▶ [Problem statement] Both the line containing "Keep writing the OpenSCAD" and the line containing "self.tree.links.new(a, b)" belong in the answer, along with every line between them; print exactly those.

▶ [Provided data]
** start **

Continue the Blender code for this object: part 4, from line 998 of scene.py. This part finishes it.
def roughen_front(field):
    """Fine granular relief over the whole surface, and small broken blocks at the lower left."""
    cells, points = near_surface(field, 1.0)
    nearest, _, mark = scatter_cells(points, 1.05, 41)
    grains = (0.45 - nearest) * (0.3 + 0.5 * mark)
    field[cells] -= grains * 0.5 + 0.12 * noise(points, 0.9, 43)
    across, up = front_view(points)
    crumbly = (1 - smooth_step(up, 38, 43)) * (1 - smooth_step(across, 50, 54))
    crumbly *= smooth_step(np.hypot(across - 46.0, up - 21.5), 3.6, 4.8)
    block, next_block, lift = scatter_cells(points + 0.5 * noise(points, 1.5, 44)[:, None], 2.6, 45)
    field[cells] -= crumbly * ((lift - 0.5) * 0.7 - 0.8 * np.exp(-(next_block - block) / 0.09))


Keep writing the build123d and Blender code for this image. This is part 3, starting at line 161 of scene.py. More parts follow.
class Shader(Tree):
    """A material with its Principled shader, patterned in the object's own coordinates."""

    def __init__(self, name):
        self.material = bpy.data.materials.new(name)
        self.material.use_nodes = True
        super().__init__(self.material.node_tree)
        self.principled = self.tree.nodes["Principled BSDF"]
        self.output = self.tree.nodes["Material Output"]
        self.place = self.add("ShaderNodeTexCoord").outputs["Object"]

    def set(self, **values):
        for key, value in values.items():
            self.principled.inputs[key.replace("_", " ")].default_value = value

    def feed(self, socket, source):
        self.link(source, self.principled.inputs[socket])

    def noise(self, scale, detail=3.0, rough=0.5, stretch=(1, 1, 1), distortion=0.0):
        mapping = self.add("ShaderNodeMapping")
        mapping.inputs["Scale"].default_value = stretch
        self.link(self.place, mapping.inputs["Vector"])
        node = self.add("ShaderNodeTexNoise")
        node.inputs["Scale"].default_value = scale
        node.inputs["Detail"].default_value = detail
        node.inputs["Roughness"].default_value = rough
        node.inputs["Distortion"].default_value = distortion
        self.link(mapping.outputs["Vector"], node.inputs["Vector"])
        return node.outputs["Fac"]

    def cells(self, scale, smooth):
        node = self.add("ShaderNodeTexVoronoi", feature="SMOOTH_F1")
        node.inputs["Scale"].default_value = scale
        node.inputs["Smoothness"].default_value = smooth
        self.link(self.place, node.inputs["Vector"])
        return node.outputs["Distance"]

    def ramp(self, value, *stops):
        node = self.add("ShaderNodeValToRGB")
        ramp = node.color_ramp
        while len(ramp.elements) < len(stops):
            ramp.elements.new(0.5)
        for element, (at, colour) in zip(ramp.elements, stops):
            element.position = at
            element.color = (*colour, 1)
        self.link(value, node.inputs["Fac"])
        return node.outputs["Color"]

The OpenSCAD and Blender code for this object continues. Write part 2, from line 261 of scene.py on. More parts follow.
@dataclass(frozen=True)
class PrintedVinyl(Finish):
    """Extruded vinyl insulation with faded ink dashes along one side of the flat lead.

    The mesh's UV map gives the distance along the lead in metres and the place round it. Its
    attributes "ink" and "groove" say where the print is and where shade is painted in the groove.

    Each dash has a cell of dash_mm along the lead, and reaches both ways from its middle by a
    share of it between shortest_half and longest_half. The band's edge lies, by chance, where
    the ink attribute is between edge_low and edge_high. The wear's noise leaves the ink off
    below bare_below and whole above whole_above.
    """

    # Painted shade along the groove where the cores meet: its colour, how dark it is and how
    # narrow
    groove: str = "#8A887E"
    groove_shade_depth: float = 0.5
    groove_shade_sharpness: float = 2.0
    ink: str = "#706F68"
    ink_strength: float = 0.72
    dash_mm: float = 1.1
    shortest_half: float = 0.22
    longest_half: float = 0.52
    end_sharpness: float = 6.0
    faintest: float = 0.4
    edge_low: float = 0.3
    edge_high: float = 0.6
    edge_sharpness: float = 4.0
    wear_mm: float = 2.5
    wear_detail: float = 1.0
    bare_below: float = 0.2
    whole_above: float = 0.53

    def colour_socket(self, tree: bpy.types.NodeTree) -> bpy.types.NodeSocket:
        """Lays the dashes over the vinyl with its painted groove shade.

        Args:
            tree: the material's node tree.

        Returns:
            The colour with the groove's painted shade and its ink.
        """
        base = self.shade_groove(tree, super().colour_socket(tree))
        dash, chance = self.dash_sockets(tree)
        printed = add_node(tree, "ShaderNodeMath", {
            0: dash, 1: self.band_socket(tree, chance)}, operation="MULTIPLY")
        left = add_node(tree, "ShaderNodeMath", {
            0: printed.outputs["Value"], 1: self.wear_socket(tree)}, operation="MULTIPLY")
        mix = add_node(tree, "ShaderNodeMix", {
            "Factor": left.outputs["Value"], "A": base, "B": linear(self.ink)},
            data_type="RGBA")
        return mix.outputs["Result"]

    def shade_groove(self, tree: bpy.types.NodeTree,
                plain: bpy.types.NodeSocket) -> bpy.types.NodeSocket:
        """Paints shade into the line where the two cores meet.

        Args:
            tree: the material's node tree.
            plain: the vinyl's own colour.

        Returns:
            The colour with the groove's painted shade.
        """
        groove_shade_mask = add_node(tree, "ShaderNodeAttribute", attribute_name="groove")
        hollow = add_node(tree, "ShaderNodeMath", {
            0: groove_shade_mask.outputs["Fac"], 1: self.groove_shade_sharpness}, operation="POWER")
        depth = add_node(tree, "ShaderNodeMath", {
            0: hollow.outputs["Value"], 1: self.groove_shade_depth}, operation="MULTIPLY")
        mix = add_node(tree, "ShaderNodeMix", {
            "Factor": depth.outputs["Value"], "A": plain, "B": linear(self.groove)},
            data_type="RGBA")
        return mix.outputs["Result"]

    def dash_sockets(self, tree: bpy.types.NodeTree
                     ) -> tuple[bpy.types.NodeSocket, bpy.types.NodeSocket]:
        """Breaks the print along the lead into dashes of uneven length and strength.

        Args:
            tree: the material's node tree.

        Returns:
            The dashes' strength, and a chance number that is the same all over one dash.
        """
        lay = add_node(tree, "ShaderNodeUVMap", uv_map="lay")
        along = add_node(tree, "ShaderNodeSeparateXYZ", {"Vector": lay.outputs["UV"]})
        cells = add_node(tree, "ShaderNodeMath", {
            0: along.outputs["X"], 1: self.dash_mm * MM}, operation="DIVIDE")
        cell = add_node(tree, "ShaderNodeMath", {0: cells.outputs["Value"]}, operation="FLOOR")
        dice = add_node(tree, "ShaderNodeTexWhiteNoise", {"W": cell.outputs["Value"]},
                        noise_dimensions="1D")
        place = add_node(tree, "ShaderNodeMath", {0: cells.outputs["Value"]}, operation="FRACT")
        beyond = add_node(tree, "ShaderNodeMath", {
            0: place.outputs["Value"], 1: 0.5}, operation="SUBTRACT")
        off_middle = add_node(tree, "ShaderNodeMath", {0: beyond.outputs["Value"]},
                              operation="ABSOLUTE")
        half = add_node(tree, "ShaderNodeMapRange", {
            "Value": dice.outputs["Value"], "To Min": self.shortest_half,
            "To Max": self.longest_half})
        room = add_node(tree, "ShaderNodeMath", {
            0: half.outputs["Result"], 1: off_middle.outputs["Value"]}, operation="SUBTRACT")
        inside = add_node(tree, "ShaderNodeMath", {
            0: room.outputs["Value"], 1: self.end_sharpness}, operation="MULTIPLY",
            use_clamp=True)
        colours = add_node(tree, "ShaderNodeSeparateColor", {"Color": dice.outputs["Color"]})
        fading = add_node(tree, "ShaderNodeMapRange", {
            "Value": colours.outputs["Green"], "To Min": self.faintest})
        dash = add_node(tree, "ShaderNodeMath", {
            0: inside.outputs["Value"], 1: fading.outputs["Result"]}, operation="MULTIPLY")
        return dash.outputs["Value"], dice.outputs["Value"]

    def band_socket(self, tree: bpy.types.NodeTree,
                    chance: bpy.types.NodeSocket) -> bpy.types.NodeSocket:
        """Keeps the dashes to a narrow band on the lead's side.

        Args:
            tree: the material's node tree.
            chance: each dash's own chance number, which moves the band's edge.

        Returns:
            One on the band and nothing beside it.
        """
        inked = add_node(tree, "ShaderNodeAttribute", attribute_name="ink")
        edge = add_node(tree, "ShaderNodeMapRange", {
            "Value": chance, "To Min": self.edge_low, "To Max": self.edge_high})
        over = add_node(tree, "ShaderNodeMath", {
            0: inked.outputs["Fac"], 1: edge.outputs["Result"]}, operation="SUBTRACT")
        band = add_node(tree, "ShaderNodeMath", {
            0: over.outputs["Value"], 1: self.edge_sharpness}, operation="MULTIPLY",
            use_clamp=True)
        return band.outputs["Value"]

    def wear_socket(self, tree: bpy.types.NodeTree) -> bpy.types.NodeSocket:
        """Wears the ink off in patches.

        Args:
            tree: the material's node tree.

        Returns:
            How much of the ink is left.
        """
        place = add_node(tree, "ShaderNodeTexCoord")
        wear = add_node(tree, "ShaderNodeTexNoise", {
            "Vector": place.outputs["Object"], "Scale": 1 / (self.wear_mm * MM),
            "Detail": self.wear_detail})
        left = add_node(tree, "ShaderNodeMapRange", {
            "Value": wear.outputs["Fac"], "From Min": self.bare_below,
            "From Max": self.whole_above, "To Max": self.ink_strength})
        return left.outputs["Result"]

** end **
** start **

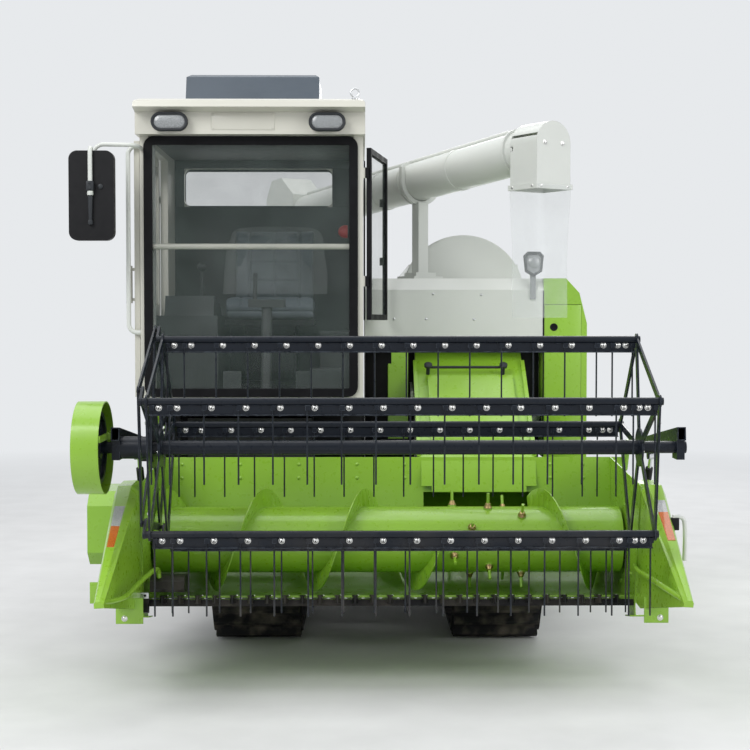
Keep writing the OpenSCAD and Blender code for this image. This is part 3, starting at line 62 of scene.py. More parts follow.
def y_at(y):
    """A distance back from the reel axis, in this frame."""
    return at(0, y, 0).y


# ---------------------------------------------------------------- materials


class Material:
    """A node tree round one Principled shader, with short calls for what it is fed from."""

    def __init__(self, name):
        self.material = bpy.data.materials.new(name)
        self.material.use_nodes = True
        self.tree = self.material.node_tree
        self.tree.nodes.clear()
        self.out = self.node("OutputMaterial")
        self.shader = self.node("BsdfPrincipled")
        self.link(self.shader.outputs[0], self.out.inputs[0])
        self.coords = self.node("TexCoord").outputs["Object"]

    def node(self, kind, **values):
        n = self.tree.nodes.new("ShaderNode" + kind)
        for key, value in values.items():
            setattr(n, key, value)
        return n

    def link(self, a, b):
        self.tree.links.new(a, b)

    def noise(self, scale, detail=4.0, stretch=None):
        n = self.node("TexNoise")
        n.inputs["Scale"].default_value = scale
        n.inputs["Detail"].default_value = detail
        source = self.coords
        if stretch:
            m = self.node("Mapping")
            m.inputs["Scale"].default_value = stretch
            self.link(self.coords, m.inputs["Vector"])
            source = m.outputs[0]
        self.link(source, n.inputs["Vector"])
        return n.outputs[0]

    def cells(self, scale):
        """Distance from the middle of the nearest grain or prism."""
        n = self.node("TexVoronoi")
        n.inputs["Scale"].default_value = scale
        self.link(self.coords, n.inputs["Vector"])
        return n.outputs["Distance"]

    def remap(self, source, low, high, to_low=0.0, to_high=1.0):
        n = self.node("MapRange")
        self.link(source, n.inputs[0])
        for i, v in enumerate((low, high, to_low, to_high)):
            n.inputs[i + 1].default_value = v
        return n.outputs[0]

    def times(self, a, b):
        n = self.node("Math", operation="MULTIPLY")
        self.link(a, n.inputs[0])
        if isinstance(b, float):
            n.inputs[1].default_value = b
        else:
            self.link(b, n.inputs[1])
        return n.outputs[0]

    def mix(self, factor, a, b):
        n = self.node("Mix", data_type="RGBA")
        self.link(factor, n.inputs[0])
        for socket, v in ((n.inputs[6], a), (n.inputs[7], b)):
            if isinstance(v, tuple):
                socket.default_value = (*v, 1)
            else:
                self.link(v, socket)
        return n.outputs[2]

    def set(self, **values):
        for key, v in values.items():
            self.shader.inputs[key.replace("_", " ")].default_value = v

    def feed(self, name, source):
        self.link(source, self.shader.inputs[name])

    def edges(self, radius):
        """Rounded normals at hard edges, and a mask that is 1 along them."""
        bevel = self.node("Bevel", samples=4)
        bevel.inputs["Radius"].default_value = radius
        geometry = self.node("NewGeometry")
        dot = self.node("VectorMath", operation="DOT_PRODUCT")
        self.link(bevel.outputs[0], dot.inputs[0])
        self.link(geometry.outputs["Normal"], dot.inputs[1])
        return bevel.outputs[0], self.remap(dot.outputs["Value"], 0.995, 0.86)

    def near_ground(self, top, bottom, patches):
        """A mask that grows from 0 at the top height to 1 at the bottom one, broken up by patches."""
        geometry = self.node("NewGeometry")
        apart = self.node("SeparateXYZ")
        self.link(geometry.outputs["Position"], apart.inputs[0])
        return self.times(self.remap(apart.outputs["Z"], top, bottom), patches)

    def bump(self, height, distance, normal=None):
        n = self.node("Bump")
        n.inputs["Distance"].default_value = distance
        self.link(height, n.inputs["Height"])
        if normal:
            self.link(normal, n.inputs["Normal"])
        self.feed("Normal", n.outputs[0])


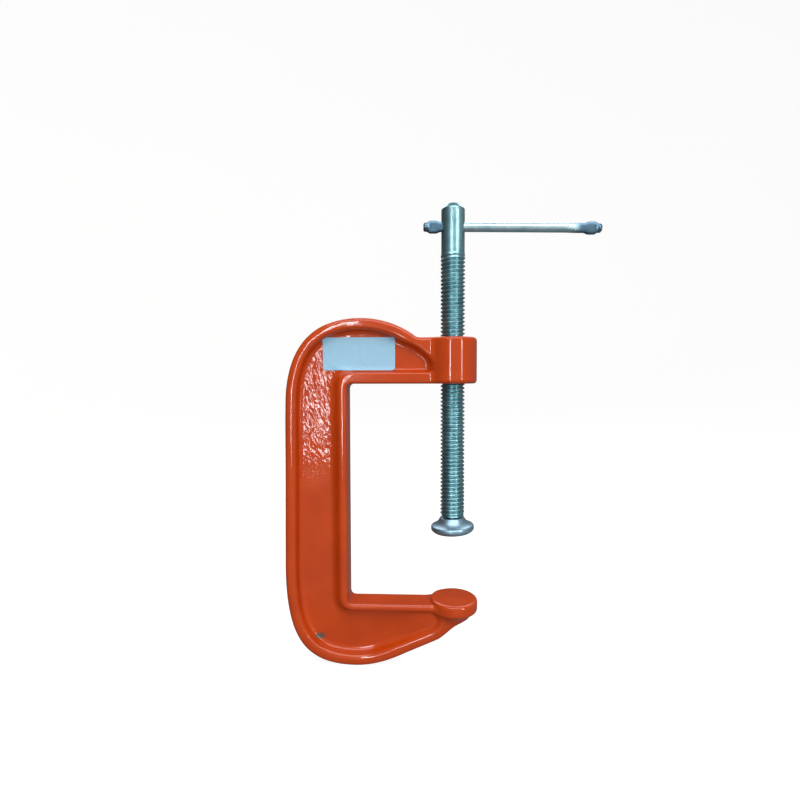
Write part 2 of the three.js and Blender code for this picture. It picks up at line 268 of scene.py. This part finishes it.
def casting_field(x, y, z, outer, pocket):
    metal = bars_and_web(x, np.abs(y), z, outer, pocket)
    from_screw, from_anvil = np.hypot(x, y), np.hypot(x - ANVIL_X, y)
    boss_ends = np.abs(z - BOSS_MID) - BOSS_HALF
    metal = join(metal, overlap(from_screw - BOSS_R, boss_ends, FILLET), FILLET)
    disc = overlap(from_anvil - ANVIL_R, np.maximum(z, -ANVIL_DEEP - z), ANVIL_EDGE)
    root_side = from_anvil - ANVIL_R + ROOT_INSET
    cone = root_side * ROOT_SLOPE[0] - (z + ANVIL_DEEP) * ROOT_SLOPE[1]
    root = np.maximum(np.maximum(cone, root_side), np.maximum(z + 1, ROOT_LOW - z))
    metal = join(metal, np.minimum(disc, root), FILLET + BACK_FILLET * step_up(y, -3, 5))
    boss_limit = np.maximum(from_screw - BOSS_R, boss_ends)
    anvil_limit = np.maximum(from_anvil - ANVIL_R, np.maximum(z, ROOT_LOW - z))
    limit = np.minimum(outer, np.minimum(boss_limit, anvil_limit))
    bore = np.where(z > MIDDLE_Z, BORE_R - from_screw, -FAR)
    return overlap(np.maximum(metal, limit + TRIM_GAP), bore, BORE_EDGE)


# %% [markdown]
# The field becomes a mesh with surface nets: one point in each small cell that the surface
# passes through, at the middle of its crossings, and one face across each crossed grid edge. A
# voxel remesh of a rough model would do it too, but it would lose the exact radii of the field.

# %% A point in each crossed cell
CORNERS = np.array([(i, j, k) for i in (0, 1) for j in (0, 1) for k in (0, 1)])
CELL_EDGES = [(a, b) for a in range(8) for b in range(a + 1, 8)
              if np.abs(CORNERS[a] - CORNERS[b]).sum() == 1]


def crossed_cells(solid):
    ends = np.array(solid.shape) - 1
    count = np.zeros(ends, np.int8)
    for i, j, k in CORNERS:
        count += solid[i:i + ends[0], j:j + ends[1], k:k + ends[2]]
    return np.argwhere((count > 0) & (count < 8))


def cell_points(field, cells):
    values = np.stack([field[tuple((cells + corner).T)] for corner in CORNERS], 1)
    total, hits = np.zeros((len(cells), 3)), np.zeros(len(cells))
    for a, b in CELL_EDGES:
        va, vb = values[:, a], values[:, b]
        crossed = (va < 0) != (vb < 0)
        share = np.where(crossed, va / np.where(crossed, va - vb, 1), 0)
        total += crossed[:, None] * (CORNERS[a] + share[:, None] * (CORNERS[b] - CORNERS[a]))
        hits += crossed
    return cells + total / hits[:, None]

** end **
** start **

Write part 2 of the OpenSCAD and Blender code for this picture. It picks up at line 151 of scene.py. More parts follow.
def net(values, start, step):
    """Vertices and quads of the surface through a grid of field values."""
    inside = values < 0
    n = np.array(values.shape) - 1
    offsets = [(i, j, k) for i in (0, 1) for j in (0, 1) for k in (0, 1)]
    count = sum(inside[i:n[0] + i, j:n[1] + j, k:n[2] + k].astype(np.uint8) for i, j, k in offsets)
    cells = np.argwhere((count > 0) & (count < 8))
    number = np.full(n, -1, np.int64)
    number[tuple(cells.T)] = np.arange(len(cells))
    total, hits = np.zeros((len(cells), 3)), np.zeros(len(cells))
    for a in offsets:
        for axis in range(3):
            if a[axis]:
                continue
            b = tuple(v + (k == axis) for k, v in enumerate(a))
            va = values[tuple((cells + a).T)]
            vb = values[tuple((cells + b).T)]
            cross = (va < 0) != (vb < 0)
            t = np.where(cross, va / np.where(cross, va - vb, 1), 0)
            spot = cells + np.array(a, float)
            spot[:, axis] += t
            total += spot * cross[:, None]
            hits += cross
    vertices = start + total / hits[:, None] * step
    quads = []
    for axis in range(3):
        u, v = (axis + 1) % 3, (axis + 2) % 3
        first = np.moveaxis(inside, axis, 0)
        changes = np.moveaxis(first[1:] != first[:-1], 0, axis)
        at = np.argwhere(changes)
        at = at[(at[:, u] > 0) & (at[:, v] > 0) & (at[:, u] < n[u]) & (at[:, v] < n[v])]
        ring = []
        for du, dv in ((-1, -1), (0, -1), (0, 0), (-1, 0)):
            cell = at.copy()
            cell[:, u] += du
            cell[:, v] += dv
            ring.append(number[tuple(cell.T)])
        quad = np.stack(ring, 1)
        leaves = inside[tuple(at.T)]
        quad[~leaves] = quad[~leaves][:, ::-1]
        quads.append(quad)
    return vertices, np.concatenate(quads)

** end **

▶ [Answer to the exercise]
Keep writing the OpenSCAD and Blender code for this image. This is part 3, starting at line 62 of scene.py. More parts follow.
def y_at(y):
    """A distance back from the reel axis, in this frame."""
    return at(0, y, 0).y


# ---------------------------------------------------------------- materials


class Material:
    """A node tree round one Principled shader, with short calls for what it is fed from."""

    def __init__(self, name):
        self.material = bpy.data.materials.new(name)
        self.material.use_nodes = True
        self.tree = self.material.node_tree
        self.tree.nodes.clear()
        self.out = self.node("OutputMaterial")
        self.shader = self.node("BsdfPrincipled")
        self.link(self.shader.outputs[0], self.out.inputs[0])
        self.coords = self.node("TexCoord").outputs["Object"]

    def node(self, kind, **values):
        n = self.tree.nodes.new("ShaderNode" + kind)
        for key, value in values.items():
            setattr(n, key, value)
        return n

    def link(self, a, b):
        self.tree.links.new(a, b)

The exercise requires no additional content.